One of the show’s most talkative characters may be Howard Hamlin, played by Patrick Fabian, who admitted to being conscious of how much he might get to say in any given episode. “My ego as an actor says, ‘Yes, give Patrick more dialogue, because the more Patrick says … ‘ — I don’t know if you’ve noticed — ‘he likes to talk. And that would be so much more interesting,'” he said.

That said, he admitted, “In this show, the two scenes that I constantly get told how good I am in are the two scenes where I say nothing. The first scene is a silent dumb show where Jimmy’s having a birthday cake to celebrate passing the bar, and I do a silent dumb show where I let him know that he’s not gonna become a lawyer at HHM, and all you hear is the sound of a copy machine. And in the other one, is me and Kim walking down the hall and we are dead silent as she’s trying to say things. And I say nothing. And then all of a sudden we hit the HHM room and I smile and say, ‘Hey, welcome.'”

As he said, “I get singled out for those scenes all the time, which just goes to show you, at least for this actor, I don’t know when I’m being really good or when I’m not being really good. And I don’t necessarily need a mouthful of dialogue in order to convey what’s going on.”

Fabian did follow that up with a joke: “If you want to call the writers and tell them to give me more words, you may do so. You have my permission.”

Patrick Fabian as Howard Hamlin - Better Call Saul _ Season 4, Episode 1 - Photo Credit: Nicole Wilder/AMC/Sony Pictures Television

“Better Call Saul.”

Nicole Wilder/AMC/Sony Pictures Television

Meanwhile, Seehorn said she loves playing the quiet scenes, noting that when it comes to “Saul’s” writing, “the entire script, no matter who’s talking, there’s such a great art of the economy of language. [Executive producer] Gennifer Hutchison even said on Twitter — she writes a lot of great writing advice on Twitter — she was talking about that at some point her final drafts involve, how little can you say and how well can you tell this in the fewest amount of words? And that pairing down, I think lends itself to a lot more reality, certainly for the relationship with Kim and Jimmy. They are often much more about what’s not said than what is said.”

That matters a lot to Odenkirk on both sides, because for him the quiet scenes do matter, but “the dynamics of this show are pretty vast.” And that’s most especially true when it comes to the interplay we can expect between Kim and Jimmy going forward.

“There have been a number of scenes between Kim and Jimmy that were very mature and not people hiding inside of their characters, but two people who are genuinely trying to stretch themselves as people and doing things that you almost wouldn’t think they’re capable of,” he said.
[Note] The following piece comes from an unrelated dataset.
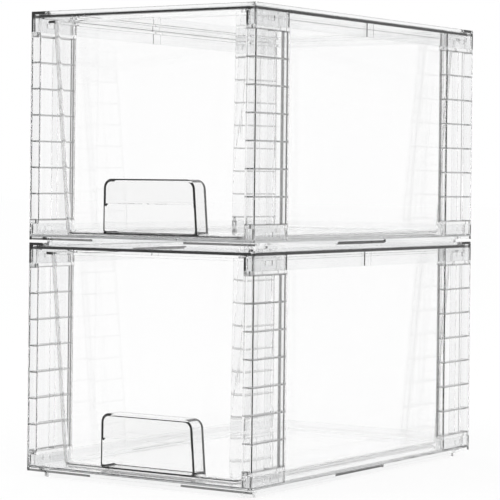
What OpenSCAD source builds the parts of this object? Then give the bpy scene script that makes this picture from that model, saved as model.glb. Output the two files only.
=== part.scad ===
// Stackable drawer box: two clear units, one standing in the tray on top of the other.
// Each unit is a frame that snaps together, with one drawer that slides out of its front.
// The front faces -Y. The origin is the middle of the footprint, on the surface that it stands on.
// Unit modules are drawn with z = 0 at the bottom edge of their base panel.

/* [Unit] */
// Width of a unit across its front
unit_width = 238; // [200:1:300]
// Depth of a unit from front to back
unit_depth = 376; // [320:1:450]
// Height of a unit from the bottom edge of its base to its top rim
unit_height = 200; // [160:1:260]
// Wall of the edge strips, the foot ring and the tray step
shell_wall = 2; // [1.4:0.1:2.6]
// Radius of the upright outer corners of panels and posts
corner_round = 1.5; // [0.6:0.1:2.5]
// Play between pieces of one frame that plug or slot together
fit_gap = 0.2; // [0.15:0.05:0.3]

/* [Base panel] */
// Thickness of the floor plate that the drawer slides on
floor_plate = 2.4; // [2:0.1:3.2]
// Height of the strip around the floor plate, up to the top of the plate
edge_strip = 5; // [4:0.1:7]
// Height of the side and rear rims, and of the sockets, above the bottom edge
base_rim_height = 14; // [11:0.1:18]
// Length of the low slot in each side of the edge strip
slot_length = 82; // [50:1:110]
// Distance of that slot from the front of the unit
slot_start = 131; // [110:1:150]
// Height of that slot
slot_height = 2.4; // [1:0.1:2.8]

/* [Rims and skirts] */
// Thickness of the rims of the base and of the skirts of the top
rim_wall = 2; // [1.4:0.1:2.4]
// How far rims and skirts stand back from the outer faces
rim_inset = 1; // [0.5:0.1:1.4]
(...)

Still, their central dynamic is rooted in what’s said and not said, as Seehorn noted. “You’ve got a character like Kim who’s really far on that spectrum, as far as she’s quite withholding. And it sometimes very much has a position of power I think, in certain situations to just not participate and engage,” she said. “And then it becomes also a source of comedy I think at times, and heartache, with a character like Jimmy because he’s actually so verbose, and deals with the emotions and his reactions to things by talking and talking and talking, and Kim gets quieter and quieter and quieter. It makes for a very interesting relationship that I find very believable.”

Bob Odenkirk as Jimmy McGill - Better Call Saul _ Season 4, Episode 2 - Photo Credit: Nicole Wilder/AMC/Sony Pictures Television

“Better Call Saul.”

Nicole Wilder/AMC/Sony Pictures Television

Odenkirk did feel that in Season 4, the dynamic between Kim and Jimmy had evolved to some degree. “Much of what we play are people hiding inside their self-delusion or their natural reactive behaviors… there has been more than one scene where the character doesn’t resort to their limited almost caricature version of themselves, but kind of reaches out in a human way to the other characters. Boy, that’s something to play. That just feels like you’re playing a living person.”

As Odenkirk continued, “these two characters give each other forgiveness and leeway. That is just not something you’re used to playing or seeing, even in movies.”

“Better Call Saul” Season 4 is currently airing Mondays at 9 p.m. on AMC.